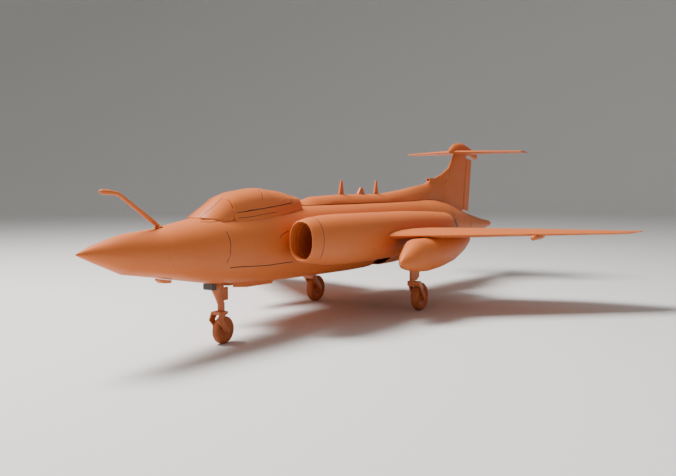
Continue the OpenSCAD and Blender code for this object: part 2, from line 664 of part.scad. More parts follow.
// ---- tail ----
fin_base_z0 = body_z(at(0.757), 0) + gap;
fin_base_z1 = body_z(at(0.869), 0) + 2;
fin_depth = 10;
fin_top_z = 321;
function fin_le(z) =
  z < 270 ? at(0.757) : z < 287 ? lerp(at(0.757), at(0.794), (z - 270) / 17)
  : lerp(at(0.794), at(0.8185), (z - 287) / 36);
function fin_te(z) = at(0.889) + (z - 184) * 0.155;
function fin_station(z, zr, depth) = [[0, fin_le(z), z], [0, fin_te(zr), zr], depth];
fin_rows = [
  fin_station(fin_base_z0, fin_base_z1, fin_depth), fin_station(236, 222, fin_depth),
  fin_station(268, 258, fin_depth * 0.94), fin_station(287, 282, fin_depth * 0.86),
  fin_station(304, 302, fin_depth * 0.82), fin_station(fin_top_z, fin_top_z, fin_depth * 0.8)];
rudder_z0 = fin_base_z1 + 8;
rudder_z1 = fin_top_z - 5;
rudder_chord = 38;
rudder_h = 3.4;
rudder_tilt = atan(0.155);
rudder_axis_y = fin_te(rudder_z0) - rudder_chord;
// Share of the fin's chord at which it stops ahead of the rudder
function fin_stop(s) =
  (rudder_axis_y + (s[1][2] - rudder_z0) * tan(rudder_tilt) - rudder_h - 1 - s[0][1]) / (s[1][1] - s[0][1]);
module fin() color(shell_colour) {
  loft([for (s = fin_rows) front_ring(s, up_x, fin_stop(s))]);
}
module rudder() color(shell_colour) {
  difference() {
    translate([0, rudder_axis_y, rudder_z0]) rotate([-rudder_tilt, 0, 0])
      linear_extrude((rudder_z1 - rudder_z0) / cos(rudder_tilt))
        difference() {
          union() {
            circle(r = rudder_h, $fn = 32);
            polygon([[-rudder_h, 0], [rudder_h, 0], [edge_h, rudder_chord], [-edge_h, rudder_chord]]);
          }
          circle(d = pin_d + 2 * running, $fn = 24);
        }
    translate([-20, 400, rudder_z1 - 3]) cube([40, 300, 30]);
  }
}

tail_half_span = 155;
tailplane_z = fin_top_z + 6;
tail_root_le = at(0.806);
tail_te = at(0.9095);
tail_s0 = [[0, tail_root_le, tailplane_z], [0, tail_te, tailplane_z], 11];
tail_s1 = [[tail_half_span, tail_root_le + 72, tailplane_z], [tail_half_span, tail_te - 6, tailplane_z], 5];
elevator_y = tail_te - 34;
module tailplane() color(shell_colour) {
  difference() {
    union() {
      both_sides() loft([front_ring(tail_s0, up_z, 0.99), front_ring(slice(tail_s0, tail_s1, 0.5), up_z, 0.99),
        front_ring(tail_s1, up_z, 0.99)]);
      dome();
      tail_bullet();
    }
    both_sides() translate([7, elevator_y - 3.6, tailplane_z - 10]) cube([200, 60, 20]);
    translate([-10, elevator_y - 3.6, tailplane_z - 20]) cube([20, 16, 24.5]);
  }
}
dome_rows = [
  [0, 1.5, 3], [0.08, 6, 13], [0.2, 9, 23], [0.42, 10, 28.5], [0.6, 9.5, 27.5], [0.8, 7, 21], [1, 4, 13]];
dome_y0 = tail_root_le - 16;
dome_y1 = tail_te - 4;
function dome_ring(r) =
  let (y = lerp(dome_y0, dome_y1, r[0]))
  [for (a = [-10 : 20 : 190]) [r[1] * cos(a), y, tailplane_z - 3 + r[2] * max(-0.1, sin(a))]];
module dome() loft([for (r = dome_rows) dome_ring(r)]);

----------

● **Task details**
Repeat the material word for word, in full.

● **Right answer**
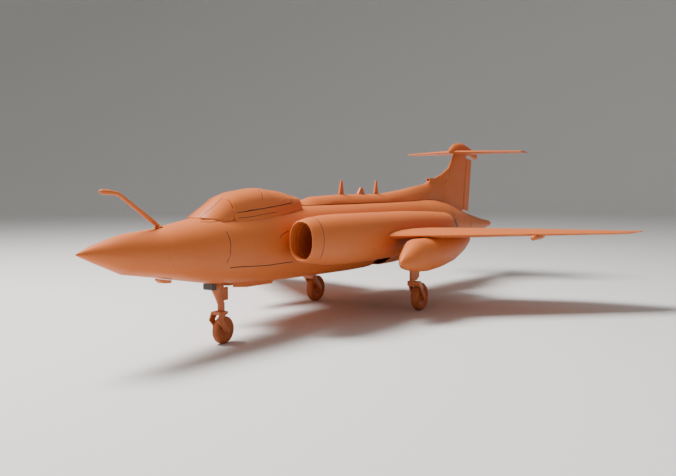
Continue the OpenSCAD and Blender code for this object: part 2, from line 664 of part.scad. More parts follow.
// ---- tail ----
fin_base_z0 = body_z(at(0.757), 0) + gap;
fin_base_z1 = body_z(at(0.869), 0) + 2;
fin_depth = 10;
fin_top_z = 321;
function fin_le(z) =
  z < 270 ? at(0.757) : z < 287 ? lerp(at(0.757), at(0.794), (z - 270) / 17)
  : lerp(at(0.794), at(0.8185), (z - 287) / 36);
function fin_te(z) = at(0.889) + (z - 184) * 0.155;
function fin_station(z, zr, depth) = [[0, fin_le(z), z], [0, fin_te(zr), zr], depth];
fin_rows = [
  fin_station(fin_base_z0, fin_base_z1, fin_depth), fin_station(236, 222, fin_depth),
  fin_station(268, 258, fin_depth * 0.94), fin_station(287, 282, fin_depth * 0.86),
  fin_station(304, 302, fin_depth * 0.82), fin_station(fin_top_z, fin_top_z, fin_depth * 0.8)];
rudder_z0 = fin_base_z1 + 8;
rudder_z1 = fin_top_z - 5;
rudder_chord = 38;
rudder_h = 3.4;
rudder_tilt = atan(0.155);
rudder_axis_y = fin_te(rudder_z0) - rudder_chord;
// Share of the fin's chord at which it stops ahead of the rudder
function fin_stop(s) =
  (rudder_axis_y + (s[1][2] - rudder_z0) * tan(rudder_tilt) - rudder_h - 1 - s[0][1]) / (s[1][1] - s[0][1]);
module fin() color(shell_colour) {
  loft([for (s = fin_rows) front_ring(s, up_x, fin_stop(s))]);
}
module rudder() color(shell_colour) {
  difference() {
    translate([0, rudder_axis_y, rudder_z0]) rotate([-rudder_tilt, 0, 0])
      linear_extrude((rudder_z1 - rudder_z0) / cos(rudder_tilt))
        difference() {
          union() {
            circle(r = rudder_h, $fn = 32);
            polygon([[-rudder_h, 0], [rudder_h, 0], [edge_h, rudder_chord], [-edge_h, rudder_chord]]);
          }
          circle(d = pin_d + 2 * running, $fn = 24);
        }
    translate([-20, 400, rudder_z1 - 3]) cube([40, 300, 30]);
  }
}

tail_half_span = 155;
tailplane_z = fin_top_z + 6;
tail_root_le = at(0.806);
tail_te = at(0.9095);
tail_s0 = [[0, tail_root_le, tailplane_z], [0, tail_te, tailplane_z], 11];
tail_s1 = [[tail_half_span, tail_root_le + 72, tailplane_z], [tail_half_span, tail_te - 6, tailplane_z], 5];
elevator_y = tail_te - 34;
module tailplane() color(shell_colour) {
  difference() {
    union() {
      both_sides() loft([front_ring(tail_s0, up_z, 0.99), front_ring(slice(tail_s0, tail_s1, 0.5), up_z, 0.99),
        front_ring(tail_s1, up_z, 0.99)]);
      dome();
      tail_bullet();
    }
    both_sides() translate([7, elevator_y - 3.6, tailplane_z - 10]) cube([200, 60, 20]);
    translate([-10, elevator_y - 3.6, tailplane_z - 20]) cube([20, 16, 24.5]);
  }
}
dome_rows = [
  [0, 1.5, 3], [0.08, 6, 13], [0.2, 9, 23], [0.42, 10, 28.5], [0.6, 9.5, 27.5], [0.8, 7, 21], [1, 4, 13]];
dome_y0 = tail_root_le - 16;
dome_y1 = tail_te - 4;
function dome_ring(r) =
  let (y = lerp(dome_y0, dome_y1, r[0]))
  [for (a = [-10 : 20 : 190]) [r[1] * cos(a), y, tailplane_z - 3 + r[2] * max(-0.1, sin(a))]];
module dome() loft([for (r = dome_rows) dome_ring(r)]);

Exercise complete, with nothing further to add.